You Are What You Eat was probably better known as an album than a movie as it became a cult record for its melange of tunes and vocal samples (including the weird voice inquiring "What does it all mean?" which found its way onto Bomb the Bass's Beat Dis some twenty years later), but there was indeed a source for all this. Or rather, it could have been the album was the source of the film, for there was an opinion that the film was the first to be created solely to publicise the album instead of the more customary other way around. Whether that was true or whether they were in fact crafted simultaneously was a question left unanswered.

But what we did know was that it had been the brainchild of Peter Yarrow from sensitive folksters Peter, Paul and Mary, and he had helped put that soundtrack together, calling in favours from his contemporaries to contribute to a work that attempted to sum up the spirit of the age, not tell a linear story, with legendary album cover photographer Barry Feinstein at the helm. Even for a documentary this was a mishmash, whimsically hopping from one brief clip to the next where it was easy to either get lost in its barrage of imagery and sound, or alternatively allow the whole experience to wash over you.

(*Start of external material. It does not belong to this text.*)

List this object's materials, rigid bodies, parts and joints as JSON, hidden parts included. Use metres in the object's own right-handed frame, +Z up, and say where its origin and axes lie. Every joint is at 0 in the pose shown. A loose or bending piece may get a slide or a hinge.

Of course, there were always those who wanted to identify what it was they were watching, no mean feat when they packed so much into it.

One celebrity very recognisable indeed was Tiny Tim, sans ukelele this time, who crooned no less than three tunes and did nothing to solve the mystery of his sincerity and if he really was in on the joke. Actually, the way his scenes were edited was something of a joke in itself, most memorably with his shaky falsetto whining out Be My Baby intercut with hysterical Beatles fans at one of their final concerts to make it appear as if Tim had the adulation the Fab Four deserved. Later he duetted with romantic partner Eleanor Baruchian (with a Nico-esque deeper voice) on the inevitable I Got You Babe, yet it was a mark of it not being too apparent how seriously all this was intended to be that you couldn't work out whose leg was being pulled, if anyone's.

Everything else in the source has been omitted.